If batteries keep falling in price and reach four to eight hours with strong grid-forming performance at lower cost, the window for a first-of-kind CSP in Australia narrows. Policy and tender design can steer the outcome by asking for firm evening delivery with explicit valuation of services, milestone support, and clear penalties for slippage.
A fair reading of the molten salt history suggests a pragmatic checklist before committing. The sodium receiver must show multi-year reliability at temperature with clean heat transfer to the salt loop. Heat tracing and freeze management must have verified procedures and tested backup power. Auxiliary loads for keeping salt liquid should be bounded by conservative engineering numbers, not marketing targets.
The steam turbine and balance of plant must show availability that matches the revenue model. The EPC must put real liquidated damages on the table for late delivery and underperformance. The offtake must include capacity style payments or ancillary service revenue so the plant is not trying to win only on energy price.
I am skeptical that the all-in cost and risk profile of a first VS1 unit will beat a PV plus eight hour battery stack that connects to the same node in South Australia. The burden of proof is on the project to show on-time delivery, stable operations across seasons, bounded auxiliaries, and a contract that pays for what the plant uniquely provides.
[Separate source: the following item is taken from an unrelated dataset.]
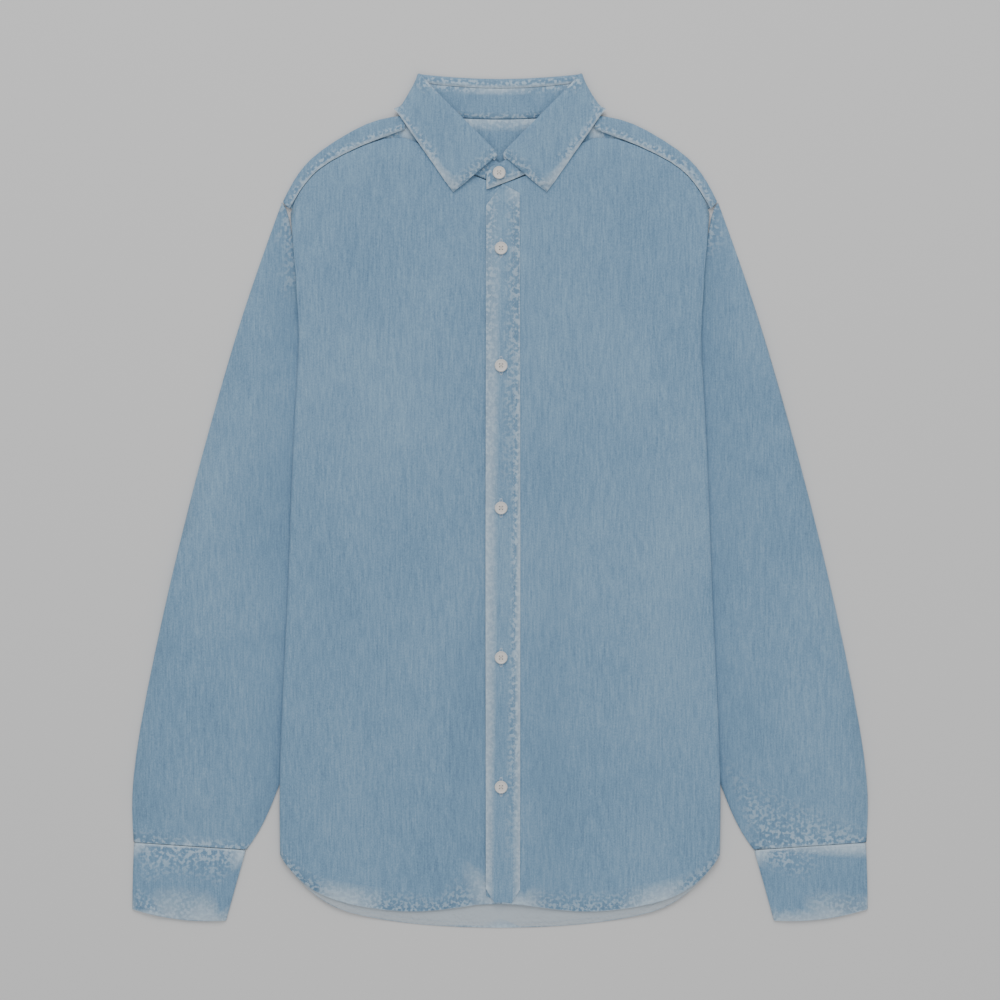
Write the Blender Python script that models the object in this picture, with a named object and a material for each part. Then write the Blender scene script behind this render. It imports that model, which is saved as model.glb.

If those conditions are met, building one or two as disciplined pilots tied to capacity and services makes sense. If they are not, the most productive path is to keep adding PV and batteries that are cheaper, faster to stage, and easier to finance.
The goal is a clean grid that covers the evening peak without drama. That is a system outcome, not a technology trophy. If VS1 can deliver that outcome at a cost and risk that competes with the obvious alternative, it earns its place.
If not, Australia already has a juggernaut that does the job. The work now is to put the two options on the same busbar, test the economics and operations with realistic numbers, and make the choice that delivers the most clean kWh during the hours that matter.